11. Installation, Utilities, and Site Conditions

The machine price is only part of the total cost. Utilities, foundations, lifting access, piping, electrical work, and ventilation can change the project budget significantly. A mixer that seems affordable may require a reinforced platform, upgraded electrical service, or special hoisting equipment.

In older plants, I have seen projects delayed because the new mixer physically fit but could not be installed without cutting steel, rerouting pipes, or removing adjacent equipment. That is why experienced buyers evaluate footprint, maintenance clearance, and access before release of order. The equipment itself may be fine. The site may not be.

12. Spare Parts, Serviceability, and Lifecycle Cost

A low price can hide expensive downtime later. If spare impellers, seals, bearings, or gearbox parts are hard to source, any failure becomes a production event. Equipment from reputable manufacturers often costs more because parts support and documentation are better. That is not marketing fluff. It is a maintenance reality.

Look closely at service access. Can the seal be replaced without removing the entire drive train? Can bearings be inspected without disassembling the vessel? Is the gearbox a common model or a one-off? These questions matter more after the first unplanned shutdown than they do during the sales meeting.

13. Common Buyer Misconceptions

  1. “Higher price always means better performance.” Not necessarily. The best machine is the one matched to the duty.
  2. “Same motor size means same output.” Torque, impeller design, and operating speed change the result.
  3. “Stainless steel solves everything.” Stainless is helpful, but the wrong grade or poor fabrication can still fail.
  4. “We can upgrade later.” Retrofitting controls, seals, or drive systems can cost more than selecting them correctly at the start.
  5. “Mixing is just mixing.” It is not.
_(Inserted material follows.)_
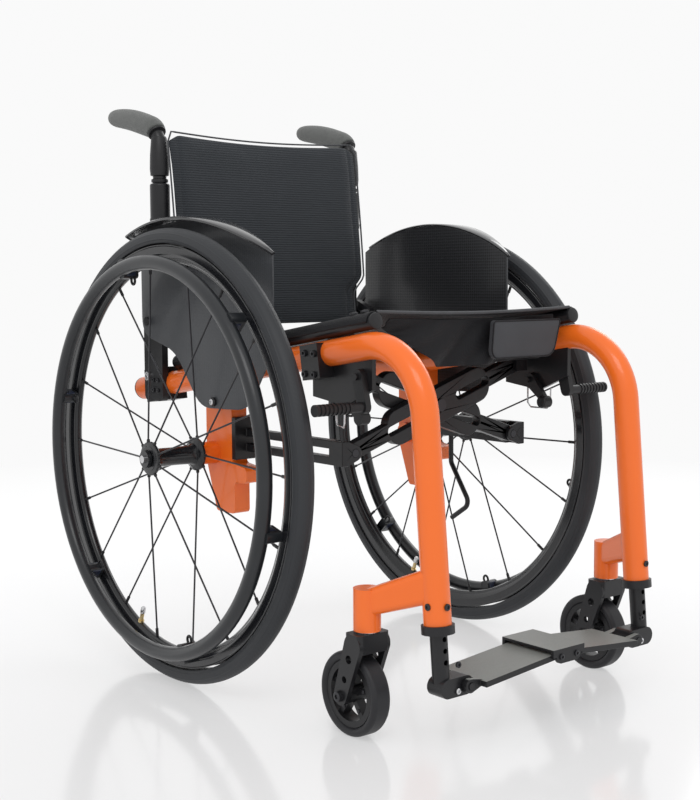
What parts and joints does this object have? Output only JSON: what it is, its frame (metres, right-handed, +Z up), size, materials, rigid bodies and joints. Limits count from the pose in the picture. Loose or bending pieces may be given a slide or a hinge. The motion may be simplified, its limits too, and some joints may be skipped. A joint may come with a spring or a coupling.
{
  "type": "folding manual wheelchair",
  "caption": "Lightweight folding manual wheelchair with a bent tube frame, cross brace, sling seat, spoked push wheels, casters and a hinged footplate.",
  "frame": {"origin": "on the floor, in the middle of the chair's footprint", "axes": "+Z up, the chair faces -Y, +X is the chair's left"},
  "size_m": [0.5926, 0.7614, 0.7774],
  "materials": {
    "frame_paint": "gloss bright orange paint",
    "black_fittings": "satin",
    "black_anodised": "satin black",
    "grip_foam": "soft matt foam",
    "carbon_guard": "gloss over a fine weave",
    "black_plastic": "satin",
    "tyre_rubber": "matt",
    "black_spokes": "satin black",
    "handrim_black": "semi gloss black",
    "axle_steel": "brushed",
    "caster_rubber": "matt",
    "footplate_grey": "fine grained",
    "seat_fabric": "woven, matt",
    "back_fabric": "ribbed spacer knit"
  },
  "bodies": {
    "left_frame": {"left_frame_tube": "frame_paint", "left_frame_fittings": "black_fittings", "left_axle_post": "frame_paint", "left_footrest_tube": "black_anodised", "left_back_bracket": "black_anodised", "left_side_guard": "carbon_guard", "left_lock_clamp": "black_anodised", "left_axle_pin": "axle_steel", "left_brace_bracket": "black_anodised", "tip_lever": "black_anodised"},
    "left_wheel": {"left_rim": "black_anodised", "left_tyre": "tyre_rubber", "left_hub": "black_anodised", "left_spokes": "black_spokes", "left_handrim": "handrim_black"},
    "left_axle_button": {"left_axle_button": "black_plastic"},
    "left_caster_fork": {"left_caster_fork": "black_anodised", "left_caster_axle": "axle_steel"},
    "left_caster_wheel": {"left_caster_wheel": "black_plastic", "left_caster_tyre": "caster_rubber"},
    "left_back": {"left_cane": "black_anodised", "left_grip": "grip_foam"},
    "left_lock_lever": {"left_lock_lever": "black_plastic"},
    "left_lock_shoe": {"left_lock_shoe": "black_plastic"},
    "left_cross_arm": {"left_cross_arm": "black_anodised", "left_brace_pins": "axle_steel"},
    "left_seat_rail": {"left_seat_rail": "black_anodised"},
    "left_footplate": {"left_footplate": "footplate_grey"},
    "right_frame": {"right_frame_tube": "frame_paint", "right_frame_fittings": "black_fittings", "right_axle_post": "frame_paint", "right_footrest_tube": "black_anodised", "right_back_bracket": "black_anodised", "right_side_guard": "carbon_guard", "right_lock_clamp": "black_anodised", "right_axle_pin": "axle_steel", "right_brace_bracket": "black_anodised"},
    "right_wheel": {"right_rim": "black_anodised", "right_tyre": "tyre_rubber", "right_hub": "black_anodised", "right_spokes": "black_spokes", "right_handrim": "handrim_black"},
    "right_axle_button": {"right_axle_button": "black_plastic"},
    "right_caster_fork": {"right_caster_fork": "black_anodised", "right_caster_axle": "axle_steel"},
    "right_caster_wheel": {"right_caster_wheel": "black_plastic", "right_caster_tyre": "caster_rubber"},
    "right_back": {"right_cane": "black_anodised", "right_grip": "grip_foam", "back_sling": "back_fabric"},
    "right_lock_lever": {"right_lock_lever": "black_plastic"},
    "right_lock_shoe": {"right_lock_shoe": "black_plastic"},
    "right_cross_arm": {"right_cross_arm": "black_anodised", "right_brace_pins": "axle_steel"},
    "right_seat_rail": {"right_seat_rail": "black_anodised", "seat_sling": "seat_fabric", "seat_pouch": "seat_fabric"},
    "right_footplate": {"right_footplate": "footplate_grey"},
    "foot_link": {"foot_link": "black_anodised"}
  },
  "joints": [
    {"name": "fold", "type": "hinge", "parent": "right_frame", "child": "right_cross_arm", "pos_m": [-0.146, -0.15328, 0.316], "axis": [0, -1, 0], "range_deg": [0, 58], "deforming": ["seat_sling", "seat_pouch", "back_sling"]},
    {"name": "fold_centre", "type": "hinge", "parent": "right_cross_arm", "child": "left_cross_arm", "pos_m": [0, -0.14528, 0.365], "axis": [0, -1, 0], "range_deg": [-116, 0]},
    {"name": "fold_left_frame", "type": "hinge", "parent": "left_cross_arm", "child": "left_frame", "pos_m": [0.146, -0.13728, 0.316], "axis": [0, -1, 0], "range_deg": [0, 58]},
    {"name": "fold_right_rail", "type": "hinge", "parent": "left_cross_arm", "child": "right_seat_rail", "pos_m": [-0.146, -0.13728, 0.414], "axis": [0, -1, 0], "range_deg": [0, 58]},
    {"name": "fold_left_rail", "type": "hinge", "parent": "right_cross_arm", "child": "left_seat_rail", "pos_m": [0.146, -0.15328, 0.414], "axis": [0, -1, 0], "range_deg": [-58, 0]},
    {"name": "right_footplate_fold", "type": "hinge", "parent": "right_frame", "child": "right_footplate", "pos_m": [-0.146, -0.34642, 0.074], "axis": [0, -1, 0], "range_deg": [0, 75.01]},
    {"name": "foot_link_fold", "type": "hinge", "parent": "right_footplate", "child": "foot_link", "pos_m": [-0.013, -0.33942, 0.086], "axis": [0, -1, 0], "range_deg": [-75.01, 0]},
    {"name": "left_footplate_fold", "type": "hinge", "parent": "left_frame", "child": "left_footplate", "pos_m": [0.146, -0.34642, 0.074], "axis": [0, -1, 0], "range_deg": [-75.01, 0]},
    {"name": "left_wheel_spin", "type": "hinge", "parent": "left_frame", "child": "left_wheel", "pos_m": [0.252, 0.08372, 0.297], "axis": [1, 0, 0], "continuous": true},
    {"name": "left_axle_button_press", "type": "slide", "parent": "left_frame", "child": "left_axle_button", "axis": [-1, 0, 0], "range_m": [0, 0.003], "stiffness_N_per_m": 400},
    {"name": "left_caster_swivel", "type": "hinge", "parent": "left_frame", "child": "left_caster_fork", "pos_m": [0.209, -0.26128, 0.128], "axis": [0, 0, 1], "continuous": true},
    {"name": "left_caster_spin", "type": "hinge", "parent": "left_caster_fork", "child": "left_caster_wheel", "pos_m": [0.209, -0.23928, 0.05], "axis": [1, 0, 0], "continuous": true},
    {"name": "left_back_fold", "type": "hinge", "parent": "left_frame", "child": "left_back", "pos_m": [0.173, 0.22972, 0.479], "axis": [1, 0, 0], "range_deg": [0, 90]},
    {"name": "left_lock_lever_turn", "type": "hinge", "parent": "left_frame", "child": "left_lock_lever", "pos_m": [0.173, -0.16628, 0.38999], "axis": [1, 0, 0], "range_deg": [0, 80]},
    {"name": "left_lock_shoe_turn", "type": "hinge", "parent": "left_frame", "child": "left_lock_shoe", "pos_m": [0.173, -0.21028, 0.41301], "axis": [1, 0, 0], "range_deg": [0, 14.7]},
    {"name": "right_wheel_spin", "type": "hinge", "parent": "right_frame", "child": "right_wheel", "pos_m": [-0.252, 0.08372, 0.297], "axis": [1, 0, 0], "continuous": true},
    {"name": "right_axle_button_press", "type": "slide", "parent": "right_frame", "child": "right_axle_button", "axis": [1, 0, 0], "range_m": [0, 0.003], "stiffness_N_per_m": 400},
    {"name": "right_caster_swivel", "type": "hinge", "parent": "right_frame", "child": "right_caster_fork", "pos_m": [-0.209, -0.26128, 0.128], "axis": [0, 0, 1], "continuous": true},
    {"name": "right_caster_spin", "type": "hinge", "parent": "right_caster_fork", "child": "right_caster_wheel", "pos_m": [-0.209, -0.23928, 0.05], "axis": [1, 0, 0], "continuous": true},
    {"name": "right_back_fold", "type": "hinge", "parent": "right_frame", "child": "right_back", "pos_m": [-0.173, 0.22972, 0.479], "axis": [1, 0, 0], "range_deg": [0, 90]},
    {"name": "right_lock_lever_turn", "type": "hinge", "parent": "right_frame", "child": "right_lock_lever", "pos_m": [-0.173, -0.16628, 0.38999], "axis": [1, 0, 0], "range_deg": [0, 80]},
    {"name": "right_lock_shoe_turn", "type": "hinge", "parent": "right_frame", "child": "right_lock_shoe", "pos_m": [-0.173, -0.21028, 0.41301], "axis": [1, 0, 0], "range_deg": [0, 14.7]}
  ],
  "couplings": [
    {"joint": "fold_centre", "follows": "fold", "ratio": -2},
    {"joint": "fold_left_frame", "follows": "fold", "ratio": 1},
    {"joint": "fold_right_rail", "follows": "fold", "ratio": 1},
    {"joint": "fold_left_rail", "follows": "fold", "ratio": -1},
    {"joint": "right_footplate_fold", "follows": "fold", "ratio": 1.2932},
    {"joint": "foot_link_fold", "follows": "fold", "ratio": -1.2932},
    {"joint": "left_footplate_fold", "follows": "fold", "ratio": -1.2932},
    {"joint": "left_lock_shoe_turn", "follows": "left_lock_lever_turn", "ratio": 0.18375},
    {"joint": "right_lock_shoe_turn", "follows": "right_lock_lever_turn", "ratio": 0.18375},
    {"joint": "left_back_fold", "follows": "right_back_fold", "ratio": 1}
  ]
}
Fluid behavior, solids loading, heat transfer, and shear sensitivity all change the design.

14. What Experienced Buyers Ask Before Comparing Quotes

When comparing industrial mixing machine prices, the most useful questions are practical ones:

  • What is the actual viscosity range, not just the nominal product description?
  • Are there solids, and if so, what particle size and loading?
  • How often will the machine be cleaned, and by what method?
  • What are the acceptable batch time and quality limits?
  • Will the mixer run continuously or in short intermittent cycles?
  • What are the maintenance access constraints on site?
  • Are there hazardous-area, sanitary, or corrosion requirements?

These questions reduce guesswork. They also separate a true process solution from a catalog comparison.

15. Final Takeaway: Price Follows Risk, Duty, and Reliability

Industrial mixing machine price is not random. It reflects the engineering needed to make the process work reliably under real production conditions. If the duty is simple, the price can stay modest. If the application is abrasive, sanitary, high-viscosity, or tightly controlled, the cost rises quickly for good reason.

The best buying decisions usually come from thinking beyond the quote. Consider uptime, cleaning time, maintenance access, and process stability. A mixer that costs less on day one is not always the cheaper machine over five years. In many factories, the opposite is true.